▶ [COLLECTED DATA]:
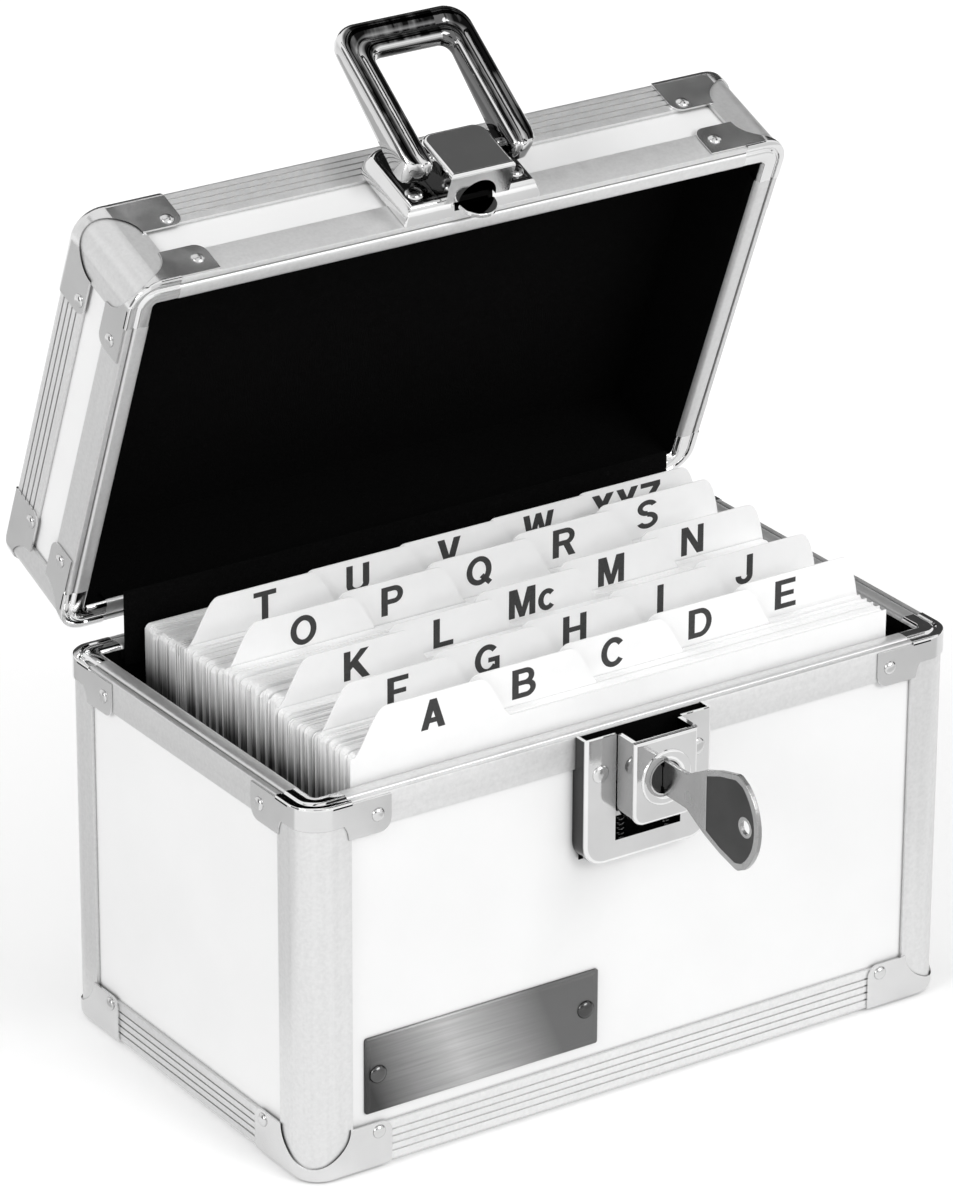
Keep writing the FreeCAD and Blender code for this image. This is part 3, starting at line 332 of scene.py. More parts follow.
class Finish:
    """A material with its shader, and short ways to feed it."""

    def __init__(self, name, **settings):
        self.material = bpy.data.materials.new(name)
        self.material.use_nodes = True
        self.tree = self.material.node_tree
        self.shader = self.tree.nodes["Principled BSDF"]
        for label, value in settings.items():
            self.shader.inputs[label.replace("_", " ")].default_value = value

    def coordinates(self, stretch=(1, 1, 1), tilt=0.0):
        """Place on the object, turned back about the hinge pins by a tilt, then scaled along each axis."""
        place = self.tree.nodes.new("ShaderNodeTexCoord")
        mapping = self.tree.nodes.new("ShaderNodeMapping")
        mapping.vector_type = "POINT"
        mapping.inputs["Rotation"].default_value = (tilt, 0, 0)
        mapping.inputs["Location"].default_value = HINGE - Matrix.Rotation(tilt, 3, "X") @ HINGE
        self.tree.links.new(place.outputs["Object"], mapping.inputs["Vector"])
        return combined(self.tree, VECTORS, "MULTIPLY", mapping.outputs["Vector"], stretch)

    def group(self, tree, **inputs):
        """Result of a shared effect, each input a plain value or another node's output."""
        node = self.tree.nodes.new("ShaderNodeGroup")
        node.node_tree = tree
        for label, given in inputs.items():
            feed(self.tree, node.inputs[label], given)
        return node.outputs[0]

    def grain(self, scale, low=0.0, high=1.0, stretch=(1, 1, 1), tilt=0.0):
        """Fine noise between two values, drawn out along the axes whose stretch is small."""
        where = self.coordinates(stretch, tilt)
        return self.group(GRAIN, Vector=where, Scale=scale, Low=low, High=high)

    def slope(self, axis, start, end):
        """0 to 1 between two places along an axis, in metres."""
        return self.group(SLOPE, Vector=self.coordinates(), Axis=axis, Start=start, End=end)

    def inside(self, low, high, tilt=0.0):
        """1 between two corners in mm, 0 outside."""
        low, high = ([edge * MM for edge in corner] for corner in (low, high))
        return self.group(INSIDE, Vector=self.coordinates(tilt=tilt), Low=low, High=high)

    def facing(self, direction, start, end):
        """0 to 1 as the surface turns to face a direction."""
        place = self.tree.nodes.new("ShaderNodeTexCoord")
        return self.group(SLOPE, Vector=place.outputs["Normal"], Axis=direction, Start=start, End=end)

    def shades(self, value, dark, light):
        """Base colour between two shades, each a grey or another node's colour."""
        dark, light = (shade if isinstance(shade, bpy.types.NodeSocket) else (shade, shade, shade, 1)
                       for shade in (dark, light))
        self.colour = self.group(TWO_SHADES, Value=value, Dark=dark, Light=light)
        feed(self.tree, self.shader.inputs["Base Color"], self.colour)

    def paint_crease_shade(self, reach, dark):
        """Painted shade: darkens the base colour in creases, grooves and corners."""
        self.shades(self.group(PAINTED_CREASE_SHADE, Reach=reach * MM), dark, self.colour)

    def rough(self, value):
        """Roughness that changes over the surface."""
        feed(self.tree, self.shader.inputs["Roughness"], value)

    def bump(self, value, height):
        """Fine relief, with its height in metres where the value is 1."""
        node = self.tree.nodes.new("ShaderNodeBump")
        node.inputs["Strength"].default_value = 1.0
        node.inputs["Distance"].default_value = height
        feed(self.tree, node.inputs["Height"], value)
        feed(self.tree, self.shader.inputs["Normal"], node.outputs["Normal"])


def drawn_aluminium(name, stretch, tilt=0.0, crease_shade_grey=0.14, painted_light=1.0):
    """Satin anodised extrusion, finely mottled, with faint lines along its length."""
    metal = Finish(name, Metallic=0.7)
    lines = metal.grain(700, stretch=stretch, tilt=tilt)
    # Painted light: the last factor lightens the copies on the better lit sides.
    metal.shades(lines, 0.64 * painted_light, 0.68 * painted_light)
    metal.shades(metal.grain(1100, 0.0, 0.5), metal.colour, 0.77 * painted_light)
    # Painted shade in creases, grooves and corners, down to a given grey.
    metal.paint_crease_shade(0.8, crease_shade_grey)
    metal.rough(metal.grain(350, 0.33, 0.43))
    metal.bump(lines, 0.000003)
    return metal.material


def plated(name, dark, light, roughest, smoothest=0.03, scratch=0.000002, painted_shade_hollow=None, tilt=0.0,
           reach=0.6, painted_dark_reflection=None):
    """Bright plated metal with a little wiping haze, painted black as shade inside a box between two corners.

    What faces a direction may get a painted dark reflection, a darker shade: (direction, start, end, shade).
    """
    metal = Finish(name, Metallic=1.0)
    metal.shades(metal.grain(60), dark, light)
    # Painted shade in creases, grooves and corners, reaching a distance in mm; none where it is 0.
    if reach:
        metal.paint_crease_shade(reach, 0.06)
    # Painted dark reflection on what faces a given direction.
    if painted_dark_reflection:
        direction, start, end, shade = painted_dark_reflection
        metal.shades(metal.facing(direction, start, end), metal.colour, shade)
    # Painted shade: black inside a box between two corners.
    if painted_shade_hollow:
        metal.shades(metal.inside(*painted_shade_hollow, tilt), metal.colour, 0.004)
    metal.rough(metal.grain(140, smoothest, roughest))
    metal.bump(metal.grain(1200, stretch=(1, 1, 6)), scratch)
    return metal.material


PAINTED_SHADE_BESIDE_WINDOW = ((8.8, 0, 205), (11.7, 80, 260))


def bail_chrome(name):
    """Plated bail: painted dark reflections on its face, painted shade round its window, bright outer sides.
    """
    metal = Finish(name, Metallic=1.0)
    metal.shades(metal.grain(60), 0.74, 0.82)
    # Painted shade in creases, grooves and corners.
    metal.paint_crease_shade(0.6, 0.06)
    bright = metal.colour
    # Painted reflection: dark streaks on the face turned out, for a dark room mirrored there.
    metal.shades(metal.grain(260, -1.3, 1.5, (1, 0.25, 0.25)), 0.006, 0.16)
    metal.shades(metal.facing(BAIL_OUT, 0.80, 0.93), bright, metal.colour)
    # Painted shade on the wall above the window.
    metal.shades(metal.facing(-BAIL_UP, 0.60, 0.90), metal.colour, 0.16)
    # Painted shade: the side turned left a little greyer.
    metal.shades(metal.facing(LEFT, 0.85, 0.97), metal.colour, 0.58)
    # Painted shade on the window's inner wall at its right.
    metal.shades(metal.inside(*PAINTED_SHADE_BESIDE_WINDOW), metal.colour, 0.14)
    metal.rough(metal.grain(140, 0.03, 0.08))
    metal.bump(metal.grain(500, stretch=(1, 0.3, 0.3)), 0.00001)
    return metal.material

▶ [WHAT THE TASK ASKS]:
From the opening line of the data above, please print each line as written up to and including the line that contains "material with its", and nothing more.

▶ [ANSWER TO THIS TASK]:
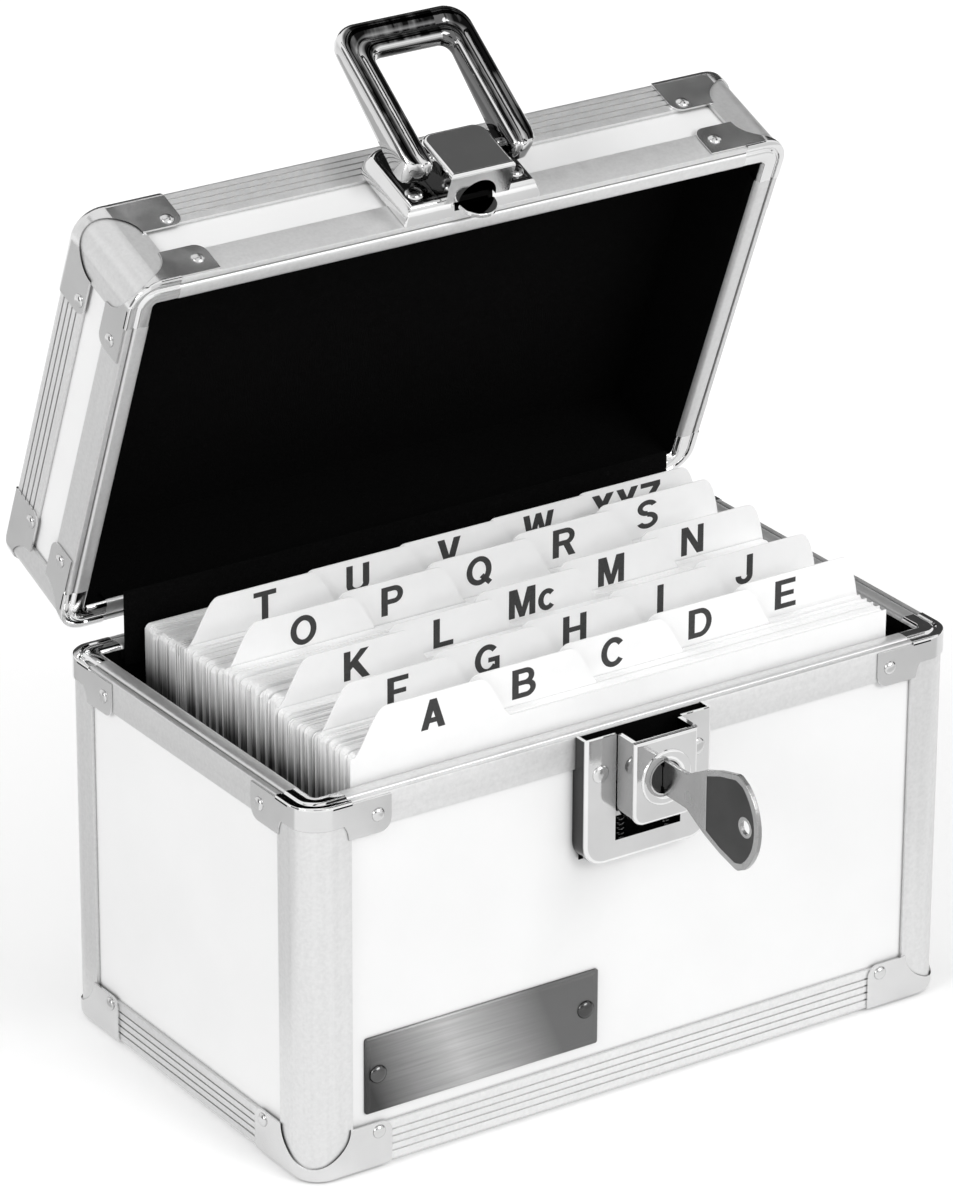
Keep writing the FreeCAD and Blender code for this image. This is part 3, starting at line 332 of scene.py. More parts follow.
class Finish:
    """A material with its shader, and short ways to feed it."""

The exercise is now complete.